The highest positive rate of each index in the classification of waveform abnormalities was found in the latency prolongation and latency interlateral difference(Table 2). Therefore, the DSEP of patients with unilateral symptoms should not be examined only on the affected side, but should be routinely examined bilaterally, and bilateral interlateral comparisons should be performed. The DSEP and SSEPs of patients with scoliosis with and without clinical symptoms were statistically analyzed, and 62 patients showed abnormal DSEPs, among which the abnormality rate of SSEPs was 20% in 10 patients with clinical symptoms and 44.2% in 52 patients without clinical symptoms. The abnormalities of DSEP and SSEPs in patients with scoliosis were not correlated with clinical symptoms.
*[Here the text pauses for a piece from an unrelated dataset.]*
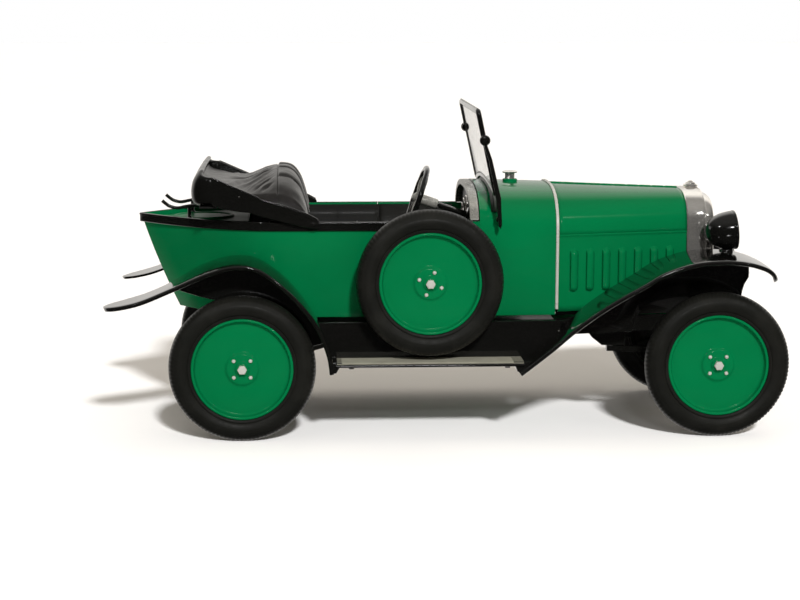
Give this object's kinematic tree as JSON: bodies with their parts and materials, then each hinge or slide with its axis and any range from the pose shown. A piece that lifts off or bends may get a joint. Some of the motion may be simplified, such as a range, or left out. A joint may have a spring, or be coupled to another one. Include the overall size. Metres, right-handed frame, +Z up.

Clinically, this neurophysiological examination should be performed even if the patient is asymptomatic.
In this retrospective monocentric study, all 62 patients had abnormal waveforms of DSEPs, however, only 25 patients had abnormal waveforms of SSEPs, indicating that DSEPs were more sensitive than SSEPs in detecting posterior column dysfunction which is difficult to evaluate by routine clinical examination.
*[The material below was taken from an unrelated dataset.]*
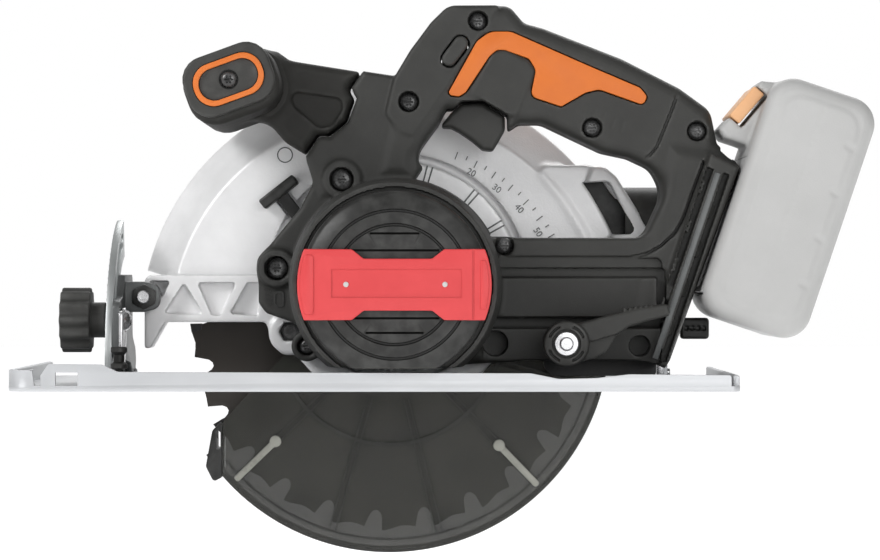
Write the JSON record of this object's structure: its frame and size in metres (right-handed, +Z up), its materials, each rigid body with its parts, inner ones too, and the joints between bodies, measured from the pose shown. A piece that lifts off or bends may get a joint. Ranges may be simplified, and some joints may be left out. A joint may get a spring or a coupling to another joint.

The detection rate of MRI suggestive of spinal cord developmental malformations was 37.3%, which was 79.6% of the detection rate of DSEPs abnormalities, with statistically significant differences. DSEPs can reflect different levels of spinal cord functional changes in patients with congenital scoliosis, providing evidence for the type of neurophysiological dysfunction in patients with congenital scoliosis, and can be used as an adjunctive diagnostic tool to MRI. The incidence of abnormal segments of DSEPs was 79.6% (153/192) in patients with spinal cord developmental malformations and 57.9% (171/295) in patients without spinal cord developmental malformations(Table 4), suggesting that the abnormality rate of DSEPs with spinal cord developmental malformations was greater than that without spinal cord developmental malformations. The degree and extent of abnormal DSEPs were positively correlated with the degree of spinal cord developmental deformity, but not with clinical symptoms; regardless of whether patients with scoliosis are clinically symptomatic or not, DSEPs can be used as an objective indicator to assess the functional properties of the patient's nerve and spinal cord before conservative or surgical treatment, and can provide an objective basis for possible medical disputes after surgery.